Staying with a game that never becomes readable
Some sports browser games never develop a clear sense of cause and effect. If you cannot tell why a possession failed, a shot missed, or a wicket fell after several matches, it may be better to move on.
When to revisit
This topic is worth coming back to because sports browser games change value over time. New titles appear, older favorites get updated or quietly decline, and your own needs shift with device, schedule, and season.
Revisit your shortlist in these situations:
- Before a major sports season or tournament. Interest in football, basketball, or cricket often rises around real-world events, making this a good time to find fresh browser picks.
- When you switch devices. A game that felt average on desktop may work much better on mobile, or the reverse.
- When you want more social play. If your group starts looking for free games online with friends, re-check multiplayer features and rematch flow.
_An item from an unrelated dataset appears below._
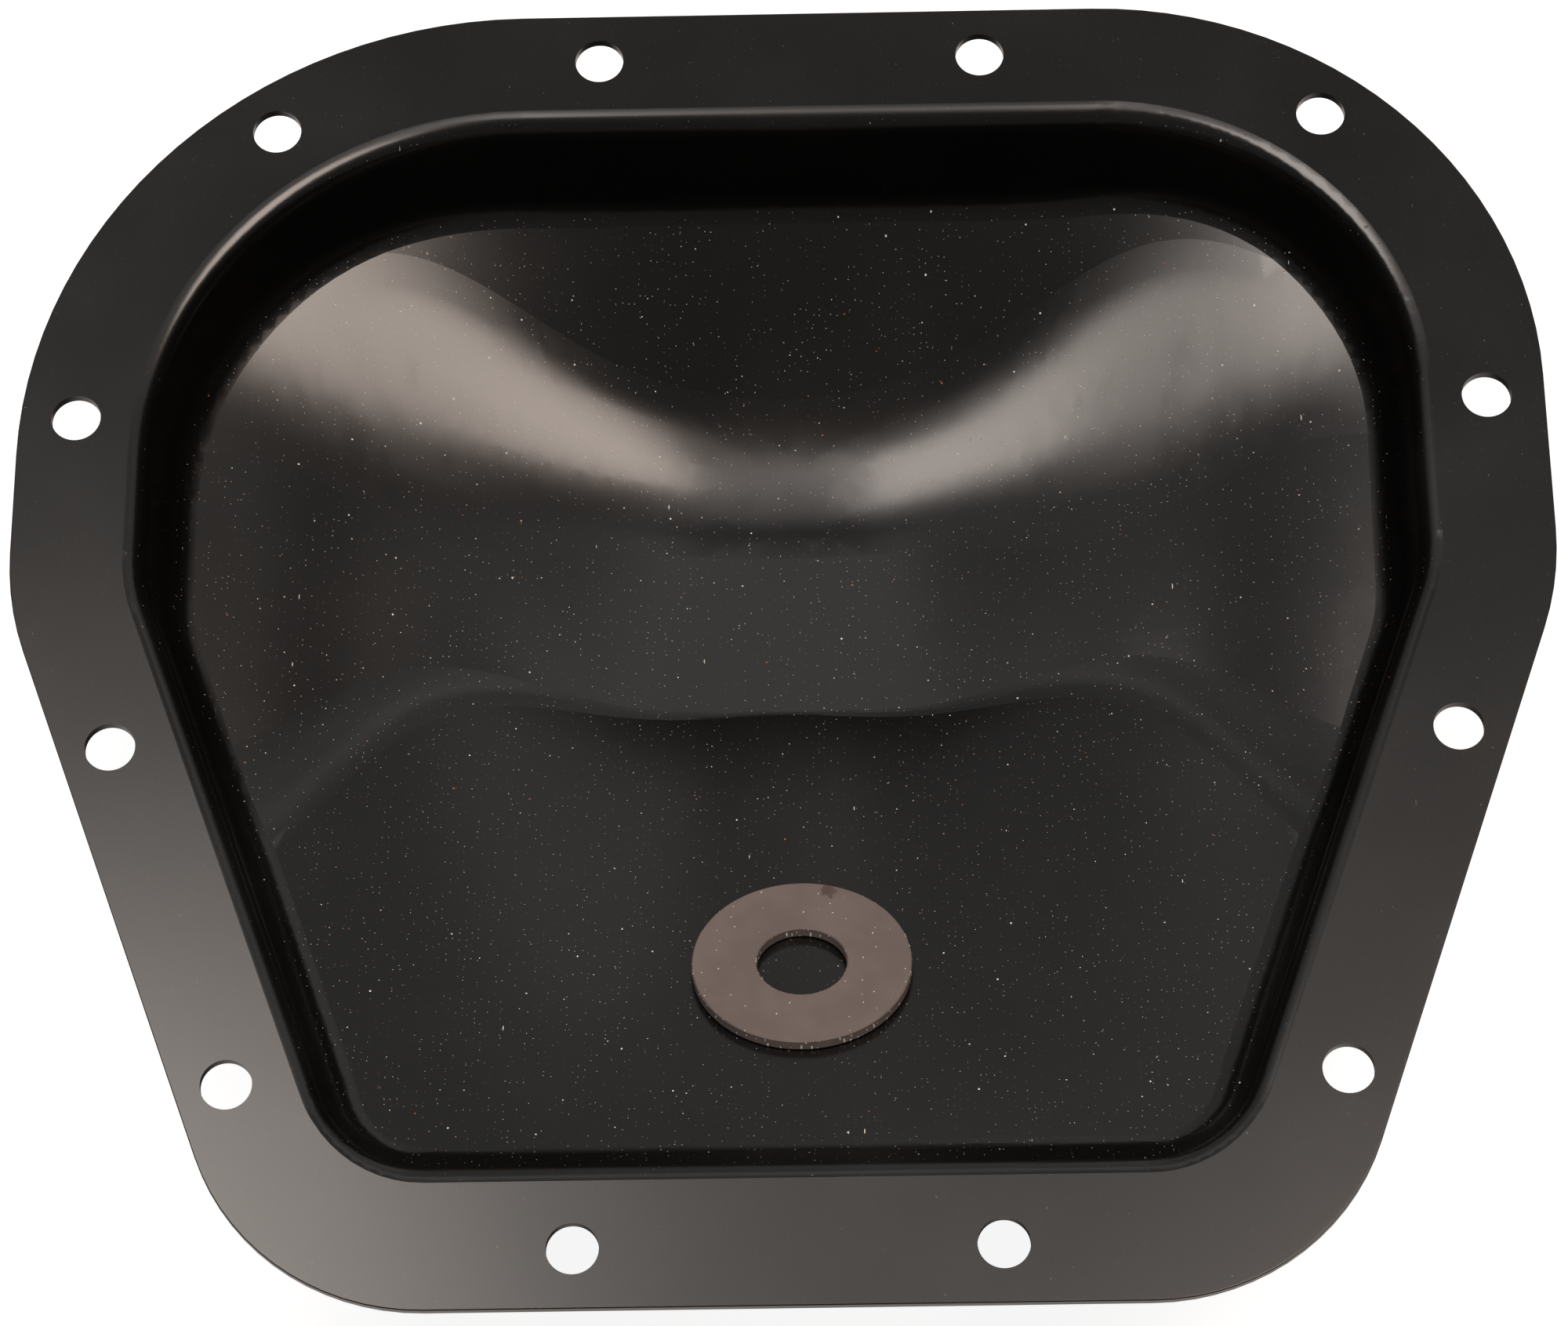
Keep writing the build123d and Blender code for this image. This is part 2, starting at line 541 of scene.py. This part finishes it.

- When a favorite starts feeling stale. Use the checklist again and look for stronger variation, better pacing, or cleaner controls.
- When browser standards or site interfaces change. Even small technical changes can affect load times, compatibility, and input feel.
To make this practical, keep a short personal list with three labels for every sports title you try: quick solo, friends, and return later. After two or three sessions, update the label. That habit is a simple way to avoid endlessly testing new browser games without finding keepers.
If you want a final action plan, use this one:
- Pick one football, one basketball, and one cricket browser game to test.
- Give each title two sessions: one short, one longer.
- Score each game on controls, clarity, performance, and replay value.
- Remove any title with poor readability or intrusive interruption.
- Keep one casual pick and one competitive pick in rotation.
That method works well whether you are chasing the best sports browser games for a quick break or building a reliable list of browser games no download for regular competitive play. The category is broad, but the right game usually reveals itself fast: it loads cleanly, explains itself quickly, and makes every match feel like your decisions mattered.